### Problem statement
Quote exactly the lines between the line containing "Write part 2" and the line containing "return nut - rod(WASTE_TAIL_R", counting those two lines as part of the range. Leave the rest out.

### Extracted material
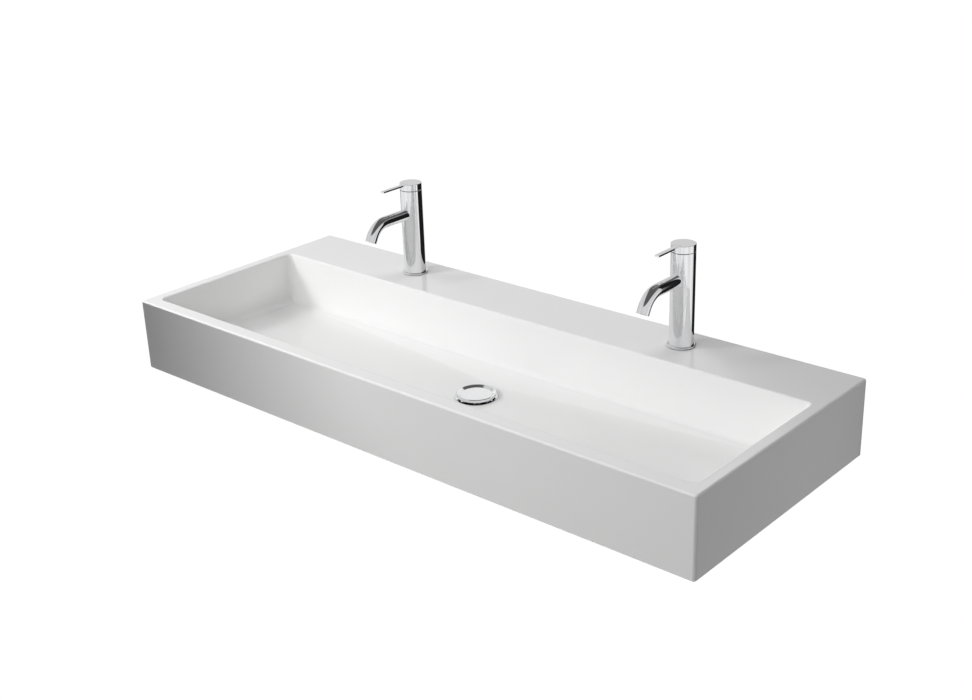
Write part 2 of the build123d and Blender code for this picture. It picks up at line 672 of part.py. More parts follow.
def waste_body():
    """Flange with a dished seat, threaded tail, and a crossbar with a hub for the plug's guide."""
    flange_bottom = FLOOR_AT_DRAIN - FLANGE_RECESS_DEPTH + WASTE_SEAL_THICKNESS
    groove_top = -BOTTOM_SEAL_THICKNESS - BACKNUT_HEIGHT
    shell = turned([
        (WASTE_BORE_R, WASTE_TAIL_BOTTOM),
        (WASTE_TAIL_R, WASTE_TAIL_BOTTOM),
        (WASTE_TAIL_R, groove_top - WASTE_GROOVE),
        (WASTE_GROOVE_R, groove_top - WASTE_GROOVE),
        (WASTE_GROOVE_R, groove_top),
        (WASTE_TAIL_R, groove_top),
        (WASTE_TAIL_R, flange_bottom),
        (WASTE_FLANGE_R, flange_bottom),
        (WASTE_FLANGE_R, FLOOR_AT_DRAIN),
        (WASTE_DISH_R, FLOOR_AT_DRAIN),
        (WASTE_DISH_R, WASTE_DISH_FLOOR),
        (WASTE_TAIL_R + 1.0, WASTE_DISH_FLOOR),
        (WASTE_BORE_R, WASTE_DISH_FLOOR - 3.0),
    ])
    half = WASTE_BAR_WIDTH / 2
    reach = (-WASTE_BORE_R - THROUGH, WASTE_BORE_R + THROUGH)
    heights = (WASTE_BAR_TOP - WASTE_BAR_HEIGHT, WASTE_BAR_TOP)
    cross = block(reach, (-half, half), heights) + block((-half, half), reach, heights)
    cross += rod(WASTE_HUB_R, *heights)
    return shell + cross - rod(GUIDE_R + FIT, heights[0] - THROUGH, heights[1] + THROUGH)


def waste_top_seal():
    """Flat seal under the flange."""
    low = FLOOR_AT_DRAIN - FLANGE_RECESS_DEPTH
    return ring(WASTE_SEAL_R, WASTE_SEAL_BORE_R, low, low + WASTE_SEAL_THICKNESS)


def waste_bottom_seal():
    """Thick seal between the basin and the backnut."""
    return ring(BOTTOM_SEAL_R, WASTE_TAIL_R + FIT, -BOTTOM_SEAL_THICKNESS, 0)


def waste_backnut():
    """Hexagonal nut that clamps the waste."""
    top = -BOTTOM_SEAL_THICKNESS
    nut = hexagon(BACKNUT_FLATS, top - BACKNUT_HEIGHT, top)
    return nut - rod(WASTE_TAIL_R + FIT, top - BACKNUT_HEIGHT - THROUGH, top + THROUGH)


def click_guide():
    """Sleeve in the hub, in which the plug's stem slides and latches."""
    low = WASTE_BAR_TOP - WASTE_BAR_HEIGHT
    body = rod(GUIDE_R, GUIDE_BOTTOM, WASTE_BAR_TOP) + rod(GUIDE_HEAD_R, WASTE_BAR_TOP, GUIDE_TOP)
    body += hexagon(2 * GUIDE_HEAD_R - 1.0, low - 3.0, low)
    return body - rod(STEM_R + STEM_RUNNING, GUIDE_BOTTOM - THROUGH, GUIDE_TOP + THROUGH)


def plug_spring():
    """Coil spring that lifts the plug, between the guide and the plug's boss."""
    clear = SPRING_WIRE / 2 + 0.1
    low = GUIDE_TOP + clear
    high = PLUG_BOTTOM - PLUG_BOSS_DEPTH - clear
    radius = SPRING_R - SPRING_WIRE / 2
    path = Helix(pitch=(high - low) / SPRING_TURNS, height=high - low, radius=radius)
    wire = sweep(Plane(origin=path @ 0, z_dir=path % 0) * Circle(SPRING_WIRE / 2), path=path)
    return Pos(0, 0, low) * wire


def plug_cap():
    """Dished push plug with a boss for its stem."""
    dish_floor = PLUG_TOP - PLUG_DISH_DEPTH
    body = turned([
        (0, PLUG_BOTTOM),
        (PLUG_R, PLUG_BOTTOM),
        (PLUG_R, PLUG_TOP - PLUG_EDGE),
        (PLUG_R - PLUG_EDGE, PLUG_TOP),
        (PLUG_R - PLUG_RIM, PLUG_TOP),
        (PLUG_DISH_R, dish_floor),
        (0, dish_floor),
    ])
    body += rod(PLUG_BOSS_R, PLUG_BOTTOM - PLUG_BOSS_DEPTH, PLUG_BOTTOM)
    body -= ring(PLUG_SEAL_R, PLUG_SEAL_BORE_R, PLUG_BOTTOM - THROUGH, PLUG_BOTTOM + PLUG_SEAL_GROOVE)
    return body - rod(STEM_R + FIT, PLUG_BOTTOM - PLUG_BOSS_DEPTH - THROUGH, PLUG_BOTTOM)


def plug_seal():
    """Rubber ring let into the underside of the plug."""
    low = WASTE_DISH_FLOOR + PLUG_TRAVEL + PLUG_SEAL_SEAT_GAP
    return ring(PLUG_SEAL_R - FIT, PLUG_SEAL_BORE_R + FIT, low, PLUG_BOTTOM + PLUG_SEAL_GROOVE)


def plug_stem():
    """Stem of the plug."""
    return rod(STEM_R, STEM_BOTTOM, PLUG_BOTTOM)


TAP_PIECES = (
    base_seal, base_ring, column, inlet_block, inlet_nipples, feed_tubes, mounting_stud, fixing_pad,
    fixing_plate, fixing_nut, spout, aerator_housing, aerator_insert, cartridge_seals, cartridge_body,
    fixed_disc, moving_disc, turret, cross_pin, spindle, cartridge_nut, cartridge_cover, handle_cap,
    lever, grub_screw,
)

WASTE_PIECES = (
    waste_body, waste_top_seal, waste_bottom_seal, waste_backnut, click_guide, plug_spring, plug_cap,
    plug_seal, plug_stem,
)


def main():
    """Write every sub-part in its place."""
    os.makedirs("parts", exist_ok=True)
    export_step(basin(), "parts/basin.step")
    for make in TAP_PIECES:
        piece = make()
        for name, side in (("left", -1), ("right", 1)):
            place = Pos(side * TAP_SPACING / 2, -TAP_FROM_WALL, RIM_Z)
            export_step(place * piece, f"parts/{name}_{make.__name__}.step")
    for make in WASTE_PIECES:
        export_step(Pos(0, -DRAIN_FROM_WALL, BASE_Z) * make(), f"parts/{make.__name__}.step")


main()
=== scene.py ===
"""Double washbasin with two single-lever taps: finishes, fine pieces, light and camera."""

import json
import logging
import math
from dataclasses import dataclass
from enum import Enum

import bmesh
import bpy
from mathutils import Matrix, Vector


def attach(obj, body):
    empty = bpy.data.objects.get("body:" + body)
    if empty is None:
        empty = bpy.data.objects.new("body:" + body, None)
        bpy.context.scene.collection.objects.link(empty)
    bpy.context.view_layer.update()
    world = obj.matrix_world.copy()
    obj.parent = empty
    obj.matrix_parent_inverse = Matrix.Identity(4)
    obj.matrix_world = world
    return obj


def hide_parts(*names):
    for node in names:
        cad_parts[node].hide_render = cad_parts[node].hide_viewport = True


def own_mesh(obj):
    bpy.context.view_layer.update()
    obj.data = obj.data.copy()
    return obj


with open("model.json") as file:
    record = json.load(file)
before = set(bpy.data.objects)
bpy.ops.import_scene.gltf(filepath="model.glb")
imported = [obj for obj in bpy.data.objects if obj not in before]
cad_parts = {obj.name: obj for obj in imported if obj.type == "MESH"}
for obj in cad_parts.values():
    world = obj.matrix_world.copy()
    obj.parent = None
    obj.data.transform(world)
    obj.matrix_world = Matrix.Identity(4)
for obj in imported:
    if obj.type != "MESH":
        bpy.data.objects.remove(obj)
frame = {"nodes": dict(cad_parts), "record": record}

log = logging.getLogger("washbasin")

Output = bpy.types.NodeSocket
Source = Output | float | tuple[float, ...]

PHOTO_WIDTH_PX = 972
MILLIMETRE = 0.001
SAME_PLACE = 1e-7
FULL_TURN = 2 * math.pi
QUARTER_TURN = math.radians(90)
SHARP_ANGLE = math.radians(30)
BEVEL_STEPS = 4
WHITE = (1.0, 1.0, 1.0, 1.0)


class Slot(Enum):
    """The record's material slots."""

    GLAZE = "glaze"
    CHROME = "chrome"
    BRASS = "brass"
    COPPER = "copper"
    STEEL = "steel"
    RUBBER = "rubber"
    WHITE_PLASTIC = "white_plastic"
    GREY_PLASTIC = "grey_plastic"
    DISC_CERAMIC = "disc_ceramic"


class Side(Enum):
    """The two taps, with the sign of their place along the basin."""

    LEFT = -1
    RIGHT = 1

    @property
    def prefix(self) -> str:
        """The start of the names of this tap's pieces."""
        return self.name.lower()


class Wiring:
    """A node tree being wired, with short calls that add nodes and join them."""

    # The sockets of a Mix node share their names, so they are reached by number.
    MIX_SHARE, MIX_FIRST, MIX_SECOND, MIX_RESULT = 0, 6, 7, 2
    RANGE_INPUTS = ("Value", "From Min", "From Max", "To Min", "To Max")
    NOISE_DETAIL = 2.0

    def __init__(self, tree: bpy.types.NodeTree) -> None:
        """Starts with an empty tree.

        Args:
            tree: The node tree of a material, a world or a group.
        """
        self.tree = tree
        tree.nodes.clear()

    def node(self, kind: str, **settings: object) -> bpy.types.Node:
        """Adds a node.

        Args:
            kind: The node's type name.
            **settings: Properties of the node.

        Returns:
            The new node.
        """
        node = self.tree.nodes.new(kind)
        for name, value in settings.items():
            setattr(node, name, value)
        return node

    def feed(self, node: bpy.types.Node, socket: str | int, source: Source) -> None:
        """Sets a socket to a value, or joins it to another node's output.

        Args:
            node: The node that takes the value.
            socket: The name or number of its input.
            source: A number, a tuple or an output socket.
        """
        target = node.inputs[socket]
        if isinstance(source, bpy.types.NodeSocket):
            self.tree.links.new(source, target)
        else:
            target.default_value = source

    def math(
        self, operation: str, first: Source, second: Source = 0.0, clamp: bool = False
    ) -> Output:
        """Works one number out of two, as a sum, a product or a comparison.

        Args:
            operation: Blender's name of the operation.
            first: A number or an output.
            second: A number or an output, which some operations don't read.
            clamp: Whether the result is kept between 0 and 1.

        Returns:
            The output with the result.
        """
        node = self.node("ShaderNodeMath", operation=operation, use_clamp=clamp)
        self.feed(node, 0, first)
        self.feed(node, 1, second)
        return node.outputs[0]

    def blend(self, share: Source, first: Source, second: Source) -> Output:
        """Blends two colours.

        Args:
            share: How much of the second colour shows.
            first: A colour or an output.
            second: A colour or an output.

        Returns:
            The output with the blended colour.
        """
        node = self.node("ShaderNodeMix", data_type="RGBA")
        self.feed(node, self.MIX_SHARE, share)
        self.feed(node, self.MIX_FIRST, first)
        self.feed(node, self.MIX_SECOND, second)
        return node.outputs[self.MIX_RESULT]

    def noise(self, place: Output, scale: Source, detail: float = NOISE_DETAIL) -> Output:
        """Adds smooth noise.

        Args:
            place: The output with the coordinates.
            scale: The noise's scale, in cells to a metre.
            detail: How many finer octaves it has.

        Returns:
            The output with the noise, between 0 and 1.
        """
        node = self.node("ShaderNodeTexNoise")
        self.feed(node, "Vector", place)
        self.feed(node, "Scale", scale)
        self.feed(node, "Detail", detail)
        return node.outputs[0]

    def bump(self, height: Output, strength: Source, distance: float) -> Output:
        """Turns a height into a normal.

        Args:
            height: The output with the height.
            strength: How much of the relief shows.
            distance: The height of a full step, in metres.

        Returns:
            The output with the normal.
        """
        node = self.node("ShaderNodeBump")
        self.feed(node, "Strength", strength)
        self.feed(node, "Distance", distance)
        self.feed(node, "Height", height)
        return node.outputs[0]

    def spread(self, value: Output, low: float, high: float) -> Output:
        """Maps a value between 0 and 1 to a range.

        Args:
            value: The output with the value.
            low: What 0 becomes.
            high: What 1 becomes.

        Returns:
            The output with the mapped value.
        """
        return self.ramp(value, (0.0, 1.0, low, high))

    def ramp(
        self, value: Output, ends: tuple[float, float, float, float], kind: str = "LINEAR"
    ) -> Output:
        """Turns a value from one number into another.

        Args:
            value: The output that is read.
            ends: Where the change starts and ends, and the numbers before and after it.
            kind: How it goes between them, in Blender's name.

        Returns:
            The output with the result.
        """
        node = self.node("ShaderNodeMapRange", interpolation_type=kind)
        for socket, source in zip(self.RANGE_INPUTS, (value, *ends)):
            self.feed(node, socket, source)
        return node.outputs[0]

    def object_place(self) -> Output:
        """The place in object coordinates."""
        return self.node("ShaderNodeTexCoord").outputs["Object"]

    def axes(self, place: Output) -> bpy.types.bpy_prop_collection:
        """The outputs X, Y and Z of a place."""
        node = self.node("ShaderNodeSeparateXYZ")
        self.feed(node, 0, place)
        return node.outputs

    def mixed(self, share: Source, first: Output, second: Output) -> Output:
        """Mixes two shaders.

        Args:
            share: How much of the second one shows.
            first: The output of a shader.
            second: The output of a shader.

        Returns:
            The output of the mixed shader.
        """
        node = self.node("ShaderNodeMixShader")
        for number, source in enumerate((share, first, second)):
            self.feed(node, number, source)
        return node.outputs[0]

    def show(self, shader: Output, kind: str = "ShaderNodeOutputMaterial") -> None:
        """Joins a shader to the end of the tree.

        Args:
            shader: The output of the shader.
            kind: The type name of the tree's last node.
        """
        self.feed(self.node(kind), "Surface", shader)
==
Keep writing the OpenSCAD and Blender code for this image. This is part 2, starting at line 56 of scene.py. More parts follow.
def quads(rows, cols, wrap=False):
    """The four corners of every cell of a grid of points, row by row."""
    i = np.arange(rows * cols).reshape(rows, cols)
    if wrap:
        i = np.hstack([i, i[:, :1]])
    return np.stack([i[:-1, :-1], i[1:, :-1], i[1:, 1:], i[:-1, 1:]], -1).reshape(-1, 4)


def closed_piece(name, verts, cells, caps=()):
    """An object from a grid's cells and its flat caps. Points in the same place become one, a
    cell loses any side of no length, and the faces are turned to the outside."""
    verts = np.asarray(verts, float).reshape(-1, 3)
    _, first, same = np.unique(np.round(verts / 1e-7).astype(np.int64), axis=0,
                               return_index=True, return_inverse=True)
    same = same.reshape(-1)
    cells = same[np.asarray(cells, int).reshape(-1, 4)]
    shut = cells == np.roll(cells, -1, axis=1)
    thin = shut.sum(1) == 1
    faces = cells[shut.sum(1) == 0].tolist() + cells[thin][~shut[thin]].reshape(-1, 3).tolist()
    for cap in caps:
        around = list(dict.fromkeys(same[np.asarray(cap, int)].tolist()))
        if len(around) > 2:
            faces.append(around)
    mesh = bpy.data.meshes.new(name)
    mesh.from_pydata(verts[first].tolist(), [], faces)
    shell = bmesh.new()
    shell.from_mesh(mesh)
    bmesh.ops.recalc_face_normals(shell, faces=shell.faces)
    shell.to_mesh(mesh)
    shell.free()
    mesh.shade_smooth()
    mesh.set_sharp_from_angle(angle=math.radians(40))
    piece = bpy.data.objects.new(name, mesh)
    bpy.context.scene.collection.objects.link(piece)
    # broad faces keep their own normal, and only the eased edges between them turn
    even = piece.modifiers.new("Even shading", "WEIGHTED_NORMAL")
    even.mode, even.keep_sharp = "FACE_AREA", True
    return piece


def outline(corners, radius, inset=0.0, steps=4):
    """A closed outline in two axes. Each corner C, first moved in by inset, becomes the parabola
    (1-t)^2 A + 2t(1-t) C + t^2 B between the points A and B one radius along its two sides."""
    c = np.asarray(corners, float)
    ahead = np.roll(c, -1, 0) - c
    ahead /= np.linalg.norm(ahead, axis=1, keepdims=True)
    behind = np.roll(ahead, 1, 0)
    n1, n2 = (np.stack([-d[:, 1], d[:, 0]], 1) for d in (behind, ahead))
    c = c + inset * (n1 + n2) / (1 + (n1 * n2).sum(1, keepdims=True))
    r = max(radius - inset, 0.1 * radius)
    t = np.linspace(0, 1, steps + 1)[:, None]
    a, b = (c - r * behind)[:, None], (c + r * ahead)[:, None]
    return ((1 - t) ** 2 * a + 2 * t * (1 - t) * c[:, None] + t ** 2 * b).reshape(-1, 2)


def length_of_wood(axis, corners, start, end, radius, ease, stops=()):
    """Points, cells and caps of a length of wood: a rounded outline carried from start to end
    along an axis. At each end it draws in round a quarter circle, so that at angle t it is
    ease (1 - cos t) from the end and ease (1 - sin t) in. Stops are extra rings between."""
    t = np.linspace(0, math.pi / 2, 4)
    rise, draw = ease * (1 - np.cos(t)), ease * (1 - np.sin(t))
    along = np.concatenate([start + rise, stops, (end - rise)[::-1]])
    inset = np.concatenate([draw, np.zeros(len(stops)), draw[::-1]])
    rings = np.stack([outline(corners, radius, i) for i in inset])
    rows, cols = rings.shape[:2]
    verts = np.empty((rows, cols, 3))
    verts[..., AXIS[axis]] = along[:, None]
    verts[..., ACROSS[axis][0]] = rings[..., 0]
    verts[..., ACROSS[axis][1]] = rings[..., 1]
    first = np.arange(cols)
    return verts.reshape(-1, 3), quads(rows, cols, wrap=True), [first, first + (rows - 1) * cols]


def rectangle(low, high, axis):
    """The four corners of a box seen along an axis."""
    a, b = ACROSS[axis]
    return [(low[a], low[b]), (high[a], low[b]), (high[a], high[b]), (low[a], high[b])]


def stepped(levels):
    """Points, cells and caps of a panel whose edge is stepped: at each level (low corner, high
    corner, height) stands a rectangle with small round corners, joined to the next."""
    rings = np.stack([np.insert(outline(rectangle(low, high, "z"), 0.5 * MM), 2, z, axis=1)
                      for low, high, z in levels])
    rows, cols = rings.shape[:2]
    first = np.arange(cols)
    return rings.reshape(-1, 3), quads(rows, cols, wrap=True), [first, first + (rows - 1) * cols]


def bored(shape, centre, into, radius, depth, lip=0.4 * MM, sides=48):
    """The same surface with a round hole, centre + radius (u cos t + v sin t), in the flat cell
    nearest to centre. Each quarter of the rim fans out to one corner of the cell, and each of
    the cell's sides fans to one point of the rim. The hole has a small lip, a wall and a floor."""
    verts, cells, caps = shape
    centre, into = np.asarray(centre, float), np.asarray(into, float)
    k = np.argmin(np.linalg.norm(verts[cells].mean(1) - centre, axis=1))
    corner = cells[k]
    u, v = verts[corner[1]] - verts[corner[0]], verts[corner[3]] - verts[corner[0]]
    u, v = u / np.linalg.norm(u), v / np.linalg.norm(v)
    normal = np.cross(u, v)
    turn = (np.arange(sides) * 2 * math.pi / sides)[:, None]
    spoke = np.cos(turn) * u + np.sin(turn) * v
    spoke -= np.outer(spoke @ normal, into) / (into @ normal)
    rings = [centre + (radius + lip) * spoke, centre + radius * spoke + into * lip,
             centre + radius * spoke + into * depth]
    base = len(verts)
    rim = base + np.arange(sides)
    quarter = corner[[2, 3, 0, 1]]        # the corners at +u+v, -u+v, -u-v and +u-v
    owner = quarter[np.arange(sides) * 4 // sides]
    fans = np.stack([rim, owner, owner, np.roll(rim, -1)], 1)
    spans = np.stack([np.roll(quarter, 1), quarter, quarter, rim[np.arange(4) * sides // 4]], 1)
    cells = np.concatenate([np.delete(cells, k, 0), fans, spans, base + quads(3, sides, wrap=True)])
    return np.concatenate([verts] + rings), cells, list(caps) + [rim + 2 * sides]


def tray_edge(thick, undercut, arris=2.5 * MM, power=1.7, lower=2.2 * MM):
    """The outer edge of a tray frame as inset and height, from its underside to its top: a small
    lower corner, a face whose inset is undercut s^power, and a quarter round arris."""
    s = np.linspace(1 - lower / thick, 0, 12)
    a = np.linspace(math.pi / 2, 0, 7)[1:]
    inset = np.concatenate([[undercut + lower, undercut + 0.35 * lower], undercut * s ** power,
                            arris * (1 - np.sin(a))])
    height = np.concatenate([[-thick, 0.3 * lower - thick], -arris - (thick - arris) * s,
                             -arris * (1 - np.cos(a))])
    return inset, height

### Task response
Write part 2 of the build123d and Blender code for this picture. It picks up at line 672 of part.py. More parts follow.
def waste_body():
    """Flange with a dished seat, threaded tail, and a crossbar with a hub for the plug's guide."""
    flange_bottom = FLOOR_AT_DRAIN - FLANGE_RECESS_DEPTH + WASTE_SEAL_THICKNESS
    groove_top = -BOTTOM_SEAL_THICKNESS - BACKNUT_HEIGHT
    shell = turned([
        (WASTE_BORE_R, WASTE_TAIL_BOTTOM),
        (WASTE_TAIL_R, WASTE_TAIL_BOTTOM),
        (WASTE_TAIL_R, groove_top - WASTE_GROOVE),
        (WASTE_GROOVE_R, groove_top - WASTE_GROOVE),
        (WASTE_GROOVE_R, groove_top),
        (WASTE_TAIL_R, groove_top),
        (WASTE_TAIL_R, flange_bottom),
        (WASTE_FLANGE_R, flange_bottom),
        (WASTE_FLANGE_R, FLOOR_AT_DRAIN),
        (WASTE_DISH_R, FLOOR_AT_DRAIN),
        (WASTE_DISH_R, WASTE_DISH_FLOOR),
        (WASTE_TAIL_R + 1.0, WASTE_DISH_FLOOR),
        (WASTE_BORE_R, WASTE_DISH_FLOOR - 3.0),
    ])
    half = WASTE_BAR_WIDTH / 2
    reach = (-WASTE_BORE_R - THROUGH, WASTE_BORE_R + THROUGH)
    heights = (WASTE_BAR_TOP - WASTE_BAR_HEIGHT, WASTE_BAR_TOP)
    cross = block(reach, (-half, half), heights) + block((-half, half), reach, heights)
    cross += rod(WASTE_HUB_R, *heights)
    return shell + cross - rod(GUIDE_R + FIT, heights[0] - THROUGH, heights[1] + THROUGH)


def waste_top_seal():
    """Flat seal under the flange."""
    low = FLOOR_AT_DRAIN - FLANGE_RECESS_DEPTH
    return ring(WASTE_SEAL_R, WASTE_SEAL_BORE_R, low, low + WASTE_SEAL_THICKNESS)


def waste_bottom_seal():
    """Thick seal between the basin and the backnut."""
    return ring(BOTTOM_SEAL_R, WASTE_TAIL_R + FIT, -BOTTOM_SEAL_THICKNESS, 0)


def waste_backnut():
    """Hexagonal nut that clamps the waste."""
    top = -BOTTOM_SEAL_THICKNESS
    nut = hexagon(BACKNUT_FLATS, top - BACKNUT_HEIGHT, top)
    return nut - rod(WASTE_TAIL_R + FIT, top - BACKNUT_HEIGHT - THROUGH, top + THROUGH)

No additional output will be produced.